AI Enters Chess Battle, Cheats, Still Loses Badly

AI Enters Chess Battle, Cheats, Still Loses Badly

A Reddit user recently pit the chess engine Stockfish, which has won the Top Chess Engine Championship eight times, against the notorious AI-powered conversation bot ChatGPT in a dismal chess match. While Stockfish, as it has been created to do, was able to hold its own, ChatGPT sadly succumbed to chess’ high-stakes environment and went on a cheating spree before losing.

Or, more accurately, as original Reddit poster u/megamaz_ explains in a thread, ChatGPT got swept up by its naivete.

“It simply doesn’t have enough context on the game of chess to be able to know the state of the board and understand the moves it’s making,” megamaz_ said. “In other words, it doesn’t know how to play.”

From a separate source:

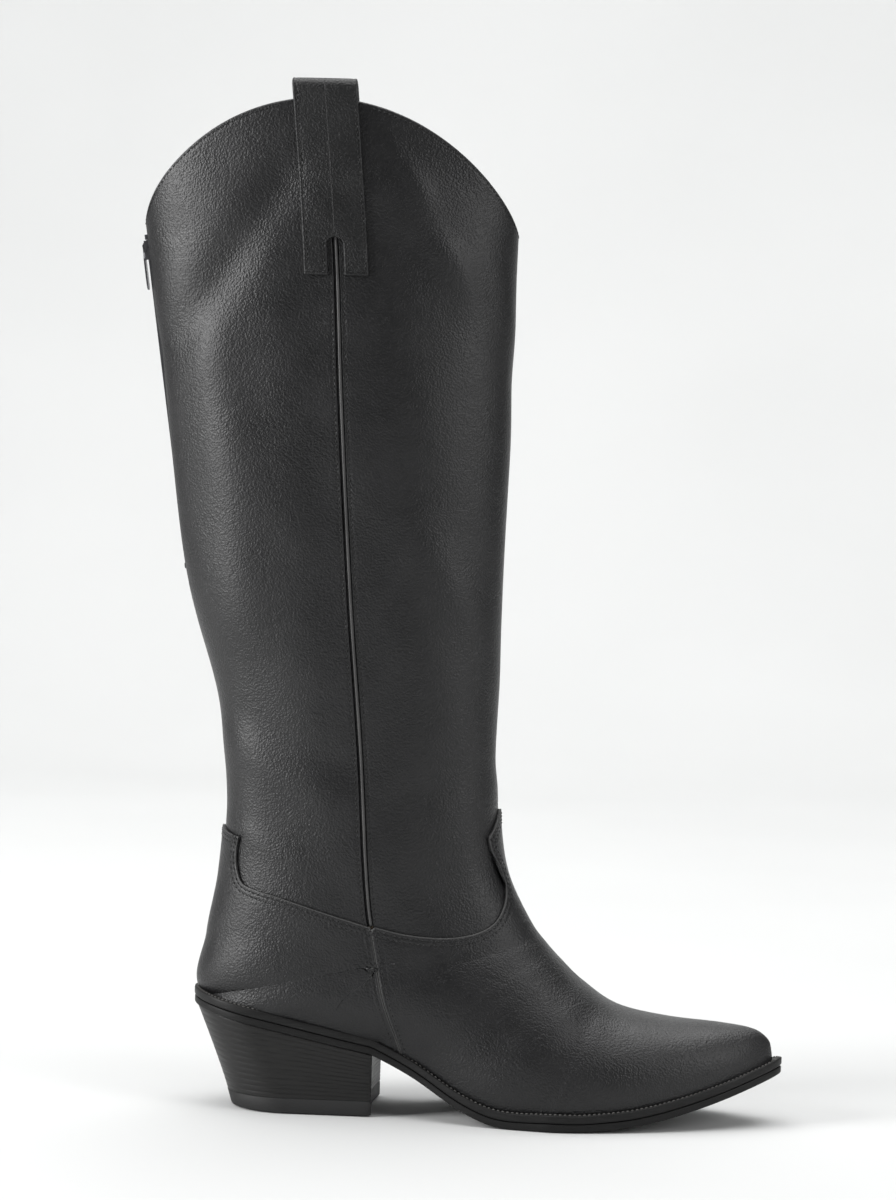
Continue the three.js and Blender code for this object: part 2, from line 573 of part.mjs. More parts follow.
function addSole() {
  const outsole = plate({ inset: 0, low: soleBottom, high: (x) => soleBottom(x) + OUTSOLE_THICKNESS });
  piece('outsole', drilled(outsole), 'rubber');
  const whole = plate({ inset: 0, low: weltLow, high: seatTop });
  const hollow = plate({ inset: WELT_WIDTH, low: (x) => weltLow(x) - 3, high: (x) => seatTop(x) + 3 });
  piece('welt', drilled(whole.subtract(hollow)), 'rubber');
  const fillerInset = WELT_WIDTH + FILLER_CLEARANCE;
  const bed = { low: weltLow, high: seatTop };
  piece('forefoot_filler', plate({ inset: fillerInset, from: SHANK_FRONT + SEAM_GAP, ...bed }), 'cork');
  const heelBoard = plate({ inset: fillerInset, to: SHANK_FRONT, low: weltLow,
    high: (x) => seatTop(x) - SHANK_THICKNESS - SEAM_GAP });
  piece('heel_seat_board', drilled(heelBoard), 'board');
  const shank = plate({ inset: fillerInset, from: SHANK_BACK, to: SHANK_FRONT - 2, lateral: SHANK_WIDTH / 2,
    medial: SHANK_WIDTH / 2, low: (x) => seatTop(x) - SHANK_THICKNESS, high: seatTop });
  piece('steel_shank', drilled(shank), 'steel');
}

// Top of a fastener's head, sunk level with the insole board.
const headTop = (x, headRadius) => insoleHigh(x + headRadius);

function addInsole() {
  let board = drilled(plate({ inset: INSOLE_INSET, low: insoleLow, high: insoleHigh }));
  const pocket = (x, y, headRadius) => cylinder(x, y, headRadius + SEAM_GAP,
    headTop(x, headRadius) - FASTENER_HEAD - SEAM_GAP, 90);
  for (const [x, y] of NAILS) board = board.subtract(pocket(x, y, NAIL_HEAD_RADIUS));
  board = board.subtract(pocket(...SCREW, SCREW_HEAD_RADIUS));
  piece('insole_board', board, 'board');
  const padLow = (x) => insoleHigh(x) + SEAM_GAP;
  piece('heel_pad', plate({ inset: INSOLE_INSET + PAD_MARGIN, to: PAD_FRONT, low: padLow,
    high: (x) => padLow(x) + HEEL_PAD_THICKNESS }), 'foam');
  const padRoom = stepped(through([[PAD_FRONT, HEEL_PAD_THICKNESS + SEAM_GAP], [PAD_FRONT + PAD_FADE, 0]]));
  const sockLow = (x) => insoleHigh(x) + SEAM_GAP + padRoom(x);
  piece('sock_liner', plate({ inset: SOCK_INSET, low: sockLow, high: (x) => sockLow(x) + SOCK_THICKNESS }),
    'lining');
}

// ---------------------------------------------------------------- heel
const HEEL_STEPS = 12;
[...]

This is excusable since ChatGPT, a language model trained and distributed by OpenAI, wasn’t born to play chess. It was, more broadly, built to answer requests and respond to questions.

Though it’s become a popular example of how artificial intelligence might soon be used to open up our skulls and eat our brains, ChatGPT is even more ridiculously fallible than a human in some contexts. Even OpenAI admits on its website that ChatGPT “sometimes writes plausible-sounding but incorrect or nonsensical answers,” offers “often excessively verbose and overuses certain phrases, such as restating that it’s a language model trained by OpenAI,” and “will sometimes respond to harmful instructions or exhibit biased behaviour.” It never claimed to be perfect. It doesn’t know everything. So when megamaz_ invited it to a game of chess, it had to get creative.

“If you see pieces appear out of nowhere, that’s because that’s literally what ChatGPT said it would play,” megamaz_ said.

“Are you sure you wanna do that?,” megamaz_ asked ChatGPT at one point during their game. “Rg8 captures your own king.”

“Oops, it looks like I made a mistake,” ChatGPT replied humbly. “My apologies!” Well, at least it’s not a sore loser.